(begin)
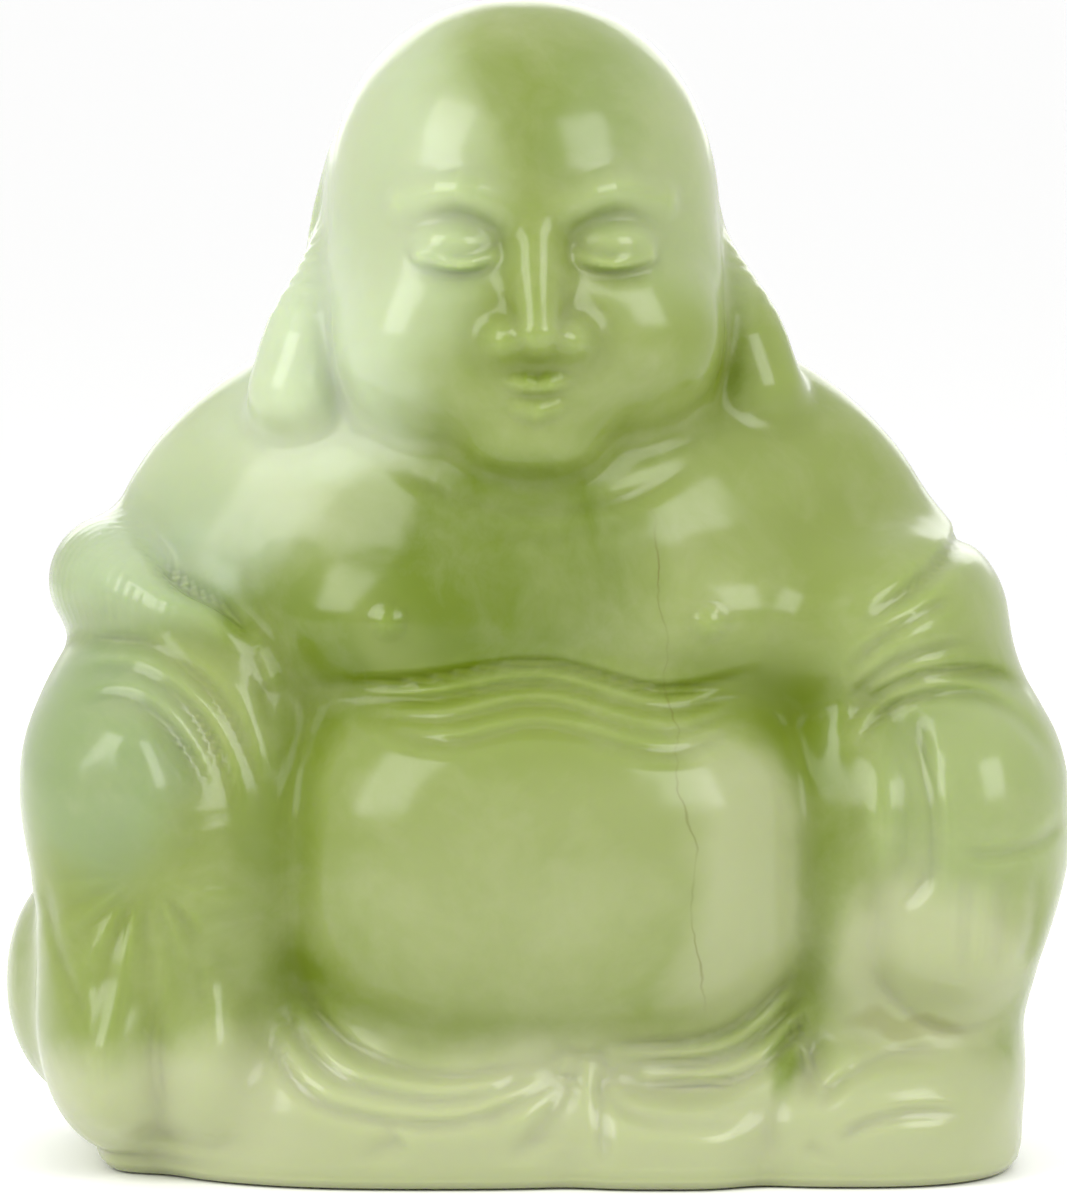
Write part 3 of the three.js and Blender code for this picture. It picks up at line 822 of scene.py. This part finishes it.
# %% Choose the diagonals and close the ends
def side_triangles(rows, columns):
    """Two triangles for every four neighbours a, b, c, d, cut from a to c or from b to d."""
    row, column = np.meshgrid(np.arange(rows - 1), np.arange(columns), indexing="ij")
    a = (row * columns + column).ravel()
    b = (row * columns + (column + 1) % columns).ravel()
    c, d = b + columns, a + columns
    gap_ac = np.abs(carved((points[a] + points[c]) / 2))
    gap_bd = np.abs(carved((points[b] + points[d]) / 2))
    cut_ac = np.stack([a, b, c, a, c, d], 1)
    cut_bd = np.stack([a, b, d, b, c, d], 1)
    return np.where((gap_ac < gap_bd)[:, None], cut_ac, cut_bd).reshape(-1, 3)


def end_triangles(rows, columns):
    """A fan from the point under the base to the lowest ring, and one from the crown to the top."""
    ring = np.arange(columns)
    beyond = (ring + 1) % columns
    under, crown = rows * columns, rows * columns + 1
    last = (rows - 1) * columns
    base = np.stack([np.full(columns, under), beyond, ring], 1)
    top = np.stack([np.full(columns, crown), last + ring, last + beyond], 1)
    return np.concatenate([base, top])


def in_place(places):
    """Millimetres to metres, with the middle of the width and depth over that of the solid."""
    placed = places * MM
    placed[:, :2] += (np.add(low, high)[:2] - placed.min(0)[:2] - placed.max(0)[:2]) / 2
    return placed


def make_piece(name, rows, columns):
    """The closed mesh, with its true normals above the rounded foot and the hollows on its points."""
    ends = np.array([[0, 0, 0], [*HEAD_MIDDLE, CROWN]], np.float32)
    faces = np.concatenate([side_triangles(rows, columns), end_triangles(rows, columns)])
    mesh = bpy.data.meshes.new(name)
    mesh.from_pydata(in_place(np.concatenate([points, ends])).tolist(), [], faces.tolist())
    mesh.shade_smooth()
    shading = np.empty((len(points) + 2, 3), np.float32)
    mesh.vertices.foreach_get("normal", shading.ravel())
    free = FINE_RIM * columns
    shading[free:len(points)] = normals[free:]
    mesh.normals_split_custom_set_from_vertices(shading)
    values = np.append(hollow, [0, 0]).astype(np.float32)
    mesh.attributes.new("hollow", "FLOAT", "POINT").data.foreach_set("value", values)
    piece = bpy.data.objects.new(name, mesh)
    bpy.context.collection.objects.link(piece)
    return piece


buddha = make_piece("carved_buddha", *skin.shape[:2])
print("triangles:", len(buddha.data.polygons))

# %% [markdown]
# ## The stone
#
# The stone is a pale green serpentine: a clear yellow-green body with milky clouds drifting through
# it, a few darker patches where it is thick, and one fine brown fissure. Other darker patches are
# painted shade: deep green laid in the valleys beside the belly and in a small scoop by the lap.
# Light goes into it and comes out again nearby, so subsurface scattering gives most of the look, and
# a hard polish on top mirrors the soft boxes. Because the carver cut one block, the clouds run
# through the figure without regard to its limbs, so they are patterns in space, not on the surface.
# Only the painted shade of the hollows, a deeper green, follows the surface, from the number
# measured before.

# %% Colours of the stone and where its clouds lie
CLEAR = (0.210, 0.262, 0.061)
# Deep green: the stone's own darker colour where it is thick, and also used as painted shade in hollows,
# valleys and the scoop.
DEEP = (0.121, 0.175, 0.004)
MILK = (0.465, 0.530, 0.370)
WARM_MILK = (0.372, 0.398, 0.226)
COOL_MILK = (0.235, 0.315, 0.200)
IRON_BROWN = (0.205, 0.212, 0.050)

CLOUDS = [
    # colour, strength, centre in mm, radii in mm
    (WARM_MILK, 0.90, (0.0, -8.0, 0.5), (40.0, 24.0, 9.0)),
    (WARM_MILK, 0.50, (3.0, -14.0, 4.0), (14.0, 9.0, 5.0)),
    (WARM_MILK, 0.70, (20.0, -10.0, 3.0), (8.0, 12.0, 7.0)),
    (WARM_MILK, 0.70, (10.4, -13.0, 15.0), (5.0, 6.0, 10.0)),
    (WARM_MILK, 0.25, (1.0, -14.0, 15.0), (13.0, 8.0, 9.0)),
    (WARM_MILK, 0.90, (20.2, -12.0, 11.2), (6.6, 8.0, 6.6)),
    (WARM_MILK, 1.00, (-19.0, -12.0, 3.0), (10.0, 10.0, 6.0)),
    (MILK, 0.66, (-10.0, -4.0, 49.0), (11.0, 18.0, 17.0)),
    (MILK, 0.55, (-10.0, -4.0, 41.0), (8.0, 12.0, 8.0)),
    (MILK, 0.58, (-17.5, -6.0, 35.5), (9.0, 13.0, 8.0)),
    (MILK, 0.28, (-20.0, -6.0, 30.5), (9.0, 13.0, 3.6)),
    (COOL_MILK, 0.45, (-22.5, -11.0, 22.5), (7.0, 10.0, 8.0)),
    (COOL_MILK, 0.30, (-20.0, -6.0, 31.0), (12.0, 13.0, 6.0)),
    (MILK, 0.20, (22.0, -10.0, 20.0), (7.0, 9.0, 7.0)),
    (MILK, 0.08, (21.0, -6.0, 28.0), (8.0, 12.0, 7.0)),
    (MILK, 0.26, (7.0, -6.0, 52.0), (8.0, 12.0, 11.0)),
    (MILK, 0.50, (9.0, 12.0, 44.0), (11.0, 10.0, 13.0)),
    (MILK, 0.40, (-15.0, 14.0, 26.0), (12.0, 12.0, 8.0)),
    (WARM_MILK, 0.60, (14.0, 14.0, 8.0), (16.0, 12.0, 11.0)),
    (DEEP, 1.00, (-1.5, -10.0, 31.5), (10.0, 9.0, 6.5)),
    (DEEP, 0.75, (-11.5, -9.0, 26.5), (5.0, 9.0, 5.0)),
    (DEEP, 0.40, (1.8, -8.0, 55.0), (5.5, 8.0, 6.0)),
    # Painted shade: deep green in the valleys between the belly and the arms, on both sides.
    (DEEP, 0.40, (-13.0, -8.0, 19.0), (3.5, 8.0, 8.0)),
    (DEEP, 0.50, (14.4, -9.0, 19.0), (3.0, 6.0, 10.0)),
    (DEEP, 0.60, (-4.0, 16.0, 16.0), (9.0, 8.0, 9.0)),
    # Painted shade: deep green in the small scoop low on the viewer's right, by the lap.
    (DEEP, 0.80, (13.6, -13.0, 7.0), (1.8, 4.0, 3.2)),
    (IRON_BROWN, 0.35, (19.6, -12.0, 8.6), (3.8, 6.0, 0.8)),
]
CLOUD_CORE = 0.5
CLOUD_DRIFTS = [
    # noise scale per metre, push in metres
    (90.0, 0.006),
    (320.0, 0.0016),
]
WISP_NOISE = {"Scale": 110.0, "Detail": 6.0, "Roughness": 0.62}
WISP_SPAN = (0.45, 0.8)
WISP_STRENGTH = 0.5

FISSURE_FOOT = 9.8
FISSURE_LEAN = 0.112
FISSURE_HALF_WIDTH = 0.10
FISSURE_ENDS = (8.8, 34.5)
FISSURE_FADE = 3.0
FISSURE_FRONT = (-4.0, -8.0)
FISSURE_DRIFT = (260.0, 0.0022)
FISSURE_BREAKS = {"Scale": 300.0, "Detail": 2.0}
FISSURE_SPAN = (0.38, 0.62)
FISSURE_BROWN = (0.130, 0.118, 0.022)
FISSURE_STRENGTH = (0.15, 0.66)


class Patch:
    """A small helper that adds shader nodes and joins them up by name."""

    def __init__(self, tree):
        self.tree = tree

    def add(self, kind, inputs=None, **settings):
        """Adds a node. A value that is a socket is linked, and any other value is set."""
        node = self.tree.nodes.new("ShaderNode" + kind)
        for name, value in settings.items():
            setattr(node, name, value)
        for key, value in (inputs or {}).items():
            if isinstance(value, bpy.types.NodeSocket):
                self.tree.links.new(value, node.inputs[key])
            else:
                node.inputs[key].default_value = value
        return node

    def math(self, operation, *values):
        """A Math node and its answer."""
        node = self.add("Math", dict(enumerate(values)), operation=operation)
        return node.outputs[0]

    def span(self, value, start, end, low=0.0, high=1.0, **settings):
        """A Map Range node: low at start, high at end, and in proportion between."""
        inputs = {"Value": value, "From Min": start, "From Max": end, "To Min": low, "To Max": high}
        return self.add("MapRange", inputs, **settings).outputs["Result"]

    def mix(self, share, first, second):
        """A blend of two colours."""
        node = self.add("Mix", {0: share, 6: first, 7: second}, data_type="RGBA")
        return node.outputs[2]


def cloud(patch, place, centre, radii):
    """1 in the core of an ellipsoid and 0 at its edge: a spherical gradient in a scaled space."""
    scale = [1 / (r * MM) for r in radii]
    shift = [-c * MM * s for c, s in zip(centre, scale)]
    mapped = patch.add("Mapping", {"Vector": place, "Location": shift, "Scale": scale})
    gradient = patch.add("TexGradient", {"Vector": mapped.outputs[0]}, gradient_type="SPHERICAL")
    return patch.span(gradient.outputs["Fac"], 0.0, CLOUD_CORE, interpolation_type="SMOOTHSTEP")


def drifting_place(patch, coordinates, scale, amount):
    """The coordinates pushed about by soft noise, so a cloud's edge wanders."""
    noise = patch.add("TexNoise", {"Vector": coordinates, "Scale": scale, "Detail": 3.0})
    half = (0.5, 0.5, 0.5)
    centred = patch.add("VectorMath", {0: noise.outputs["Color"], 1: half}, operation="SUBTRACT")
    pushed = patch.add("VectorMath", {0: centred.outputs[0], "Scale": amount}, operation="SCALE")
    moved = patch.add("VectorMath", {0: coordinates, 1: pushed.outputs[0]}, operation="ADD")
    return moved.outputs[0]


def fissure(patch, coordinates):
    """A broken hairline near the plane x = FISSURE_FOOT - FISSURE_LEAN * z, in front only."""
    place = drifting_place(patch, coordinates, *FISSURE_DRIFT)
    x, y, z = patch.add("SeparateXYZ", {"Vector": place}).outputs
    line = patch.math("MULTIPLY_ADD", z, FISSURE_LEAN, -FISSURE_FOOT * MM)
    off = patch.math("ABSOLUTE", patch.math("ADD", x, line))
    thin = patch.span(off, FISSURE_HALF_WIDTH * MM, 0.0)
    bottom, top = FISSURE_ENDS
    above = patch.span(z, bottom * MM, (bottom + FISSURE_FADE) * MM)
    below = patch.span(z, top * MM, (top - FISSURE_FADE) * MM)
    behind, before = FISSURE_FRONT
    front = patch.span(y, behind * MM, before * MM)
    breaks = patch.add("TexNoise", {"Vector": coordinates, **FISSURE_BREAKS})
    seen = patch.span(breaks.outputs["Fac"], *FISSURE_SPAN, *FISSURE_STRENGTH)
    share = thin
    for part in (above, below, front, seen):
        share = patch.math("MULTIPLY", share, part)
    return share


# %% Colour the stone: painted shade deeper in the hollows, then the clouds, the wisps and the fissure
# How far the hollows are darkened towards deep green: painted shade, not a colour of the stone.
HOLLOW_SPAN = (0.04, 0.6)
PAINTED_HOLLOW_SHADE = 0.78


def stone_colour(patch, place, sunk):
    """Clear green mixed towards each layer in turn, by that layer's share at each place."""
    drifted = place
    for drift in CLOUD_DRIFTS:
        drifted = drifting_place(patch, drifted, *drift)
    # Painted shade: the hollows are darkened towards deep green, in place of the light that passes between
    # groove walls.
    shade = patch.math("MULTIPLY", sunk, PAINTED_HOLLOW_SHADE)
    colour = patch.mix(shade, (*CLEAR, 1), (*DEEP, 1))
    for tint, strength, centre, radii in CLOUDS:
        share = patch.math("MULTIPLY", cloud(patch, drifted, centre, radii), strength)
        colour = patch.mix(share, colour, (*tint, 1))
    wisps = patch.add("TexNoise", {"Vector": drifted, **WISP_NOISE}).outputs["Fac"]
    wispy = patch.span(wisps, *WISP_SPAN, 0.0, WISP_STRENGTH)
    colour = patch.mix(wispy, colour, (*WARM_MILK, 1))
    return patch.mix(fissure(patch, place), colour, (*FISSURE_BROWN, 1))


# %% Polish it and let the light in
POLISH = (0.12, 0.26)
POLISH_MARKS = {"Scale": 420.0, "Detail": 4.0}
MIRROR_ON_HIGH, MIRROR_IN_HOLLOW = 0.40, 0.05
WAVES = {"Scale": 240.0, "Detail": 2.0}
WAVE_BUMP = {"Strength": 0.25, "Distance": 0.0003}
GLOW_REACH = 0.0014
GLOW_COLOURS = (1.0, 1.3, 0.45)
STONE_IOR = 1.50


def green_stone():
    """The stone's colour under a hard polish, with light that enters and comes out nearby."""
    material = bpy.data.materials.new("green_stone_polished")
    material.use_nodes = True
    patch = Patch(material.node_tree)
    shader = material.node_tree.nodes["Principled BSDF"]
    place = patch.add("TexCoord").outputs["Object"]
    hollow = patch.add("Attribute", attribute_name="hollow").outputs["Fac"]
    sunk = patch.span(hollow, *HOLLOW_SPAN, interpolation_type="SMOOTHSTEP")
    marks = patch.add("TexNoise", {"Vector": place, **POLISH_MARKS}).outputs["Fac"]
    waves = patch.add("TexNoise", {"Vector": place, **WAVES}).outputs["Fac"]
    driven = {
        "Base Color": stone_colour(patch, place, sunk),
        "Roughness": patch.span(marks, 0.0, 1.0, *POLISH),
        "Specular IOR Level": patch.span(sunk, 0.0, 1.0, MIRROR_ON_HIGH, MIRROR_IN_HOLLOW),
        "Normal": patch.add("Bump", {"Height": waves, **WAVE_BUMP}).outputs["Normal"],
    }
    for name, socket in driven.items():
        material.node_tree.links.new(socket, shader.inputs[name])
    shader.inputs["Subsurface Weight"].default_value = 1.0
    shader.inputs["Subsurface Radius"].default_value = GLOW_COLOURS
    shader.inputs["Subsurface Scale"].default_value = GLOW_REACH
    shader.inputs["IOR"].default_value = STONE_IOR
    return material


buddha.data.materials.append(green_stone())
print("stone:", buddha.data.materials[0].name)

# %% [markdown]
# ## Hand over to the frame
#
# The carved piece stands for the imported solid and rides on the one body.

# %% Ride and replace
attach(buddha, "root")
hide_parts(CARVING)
(end)
What is required:
Starting at the first line of the material above, reproduce each line exactly up to and including the line with "return np.where((gap_ac <".

Full answer:
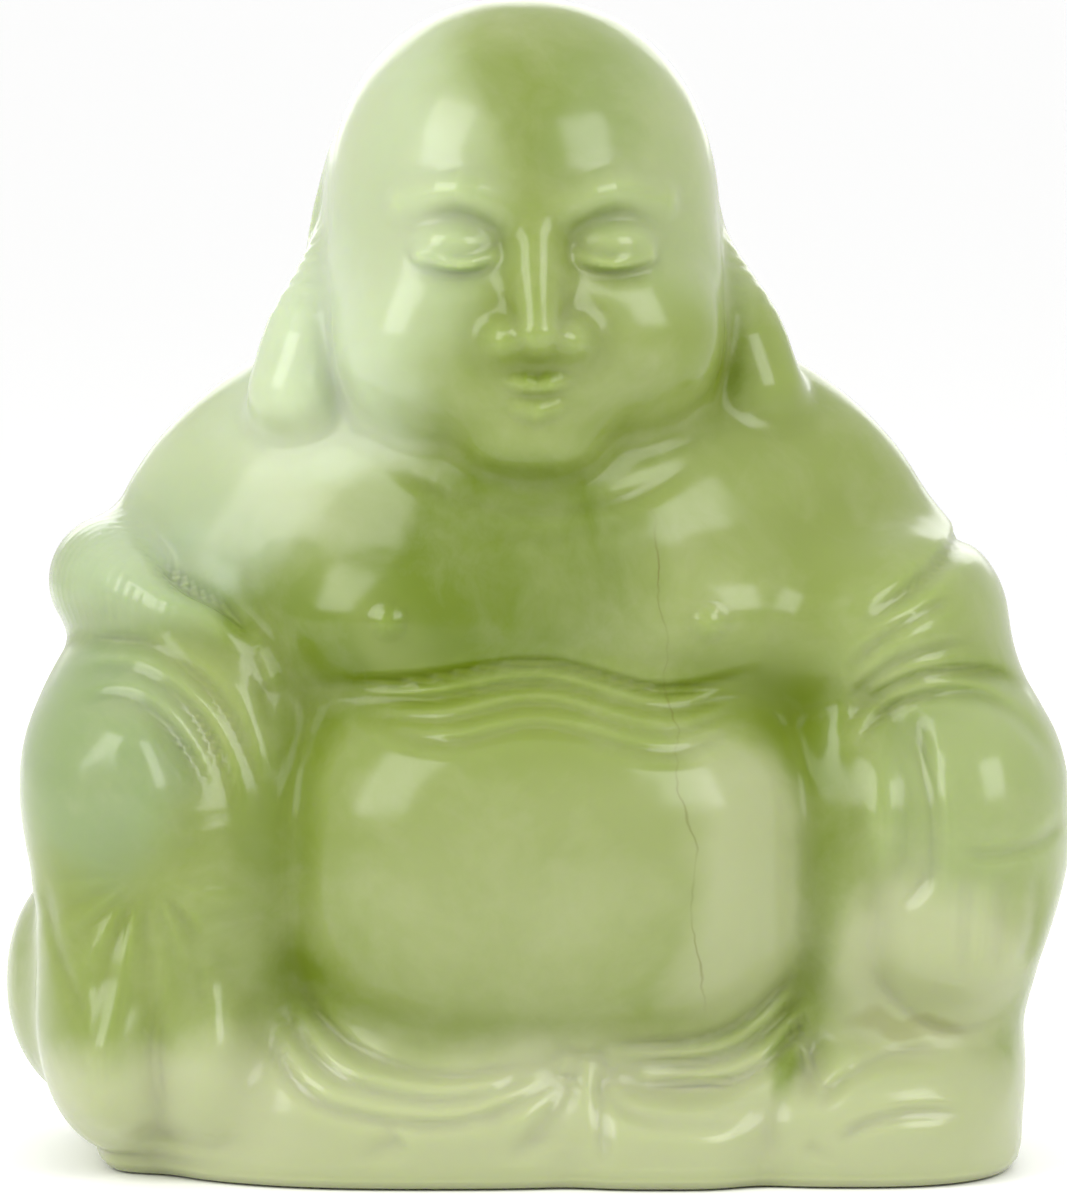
Write part 3 of the three.js and Blender code for this picture. It picks up at line 822 of scene.py. This part finishes it.
# %% Choose the diagonals and close the ends
def side_triangles(rows, columns):
    """Two triangles for every four neighbours a, b, c, d, cut from a to c or from b to d."""
    row, column = np.meshgrid(np.arange(rows - 1), np.arange(columns), indexing="ij")
    a = (row * columns + column).ravel()
    b = (row * columns + (column + 1) % columns).ravel()
    c, d = b + columns, a + columns
    gap_ac = np.abs(carved((points[a] + points[c]) / 2))
    gap_bd = np.abs(carved((points[b] + points[d]) / 2))
    cut_ac = np.stack([a, b, c, a, c, d], 1)
    cut_bd = np.stack([a, b, d, b, c, d], 1)
    return np.where((gap_ac < gap_bd)[:, None], cut_ac, cut_bd).reshape(-1, 3)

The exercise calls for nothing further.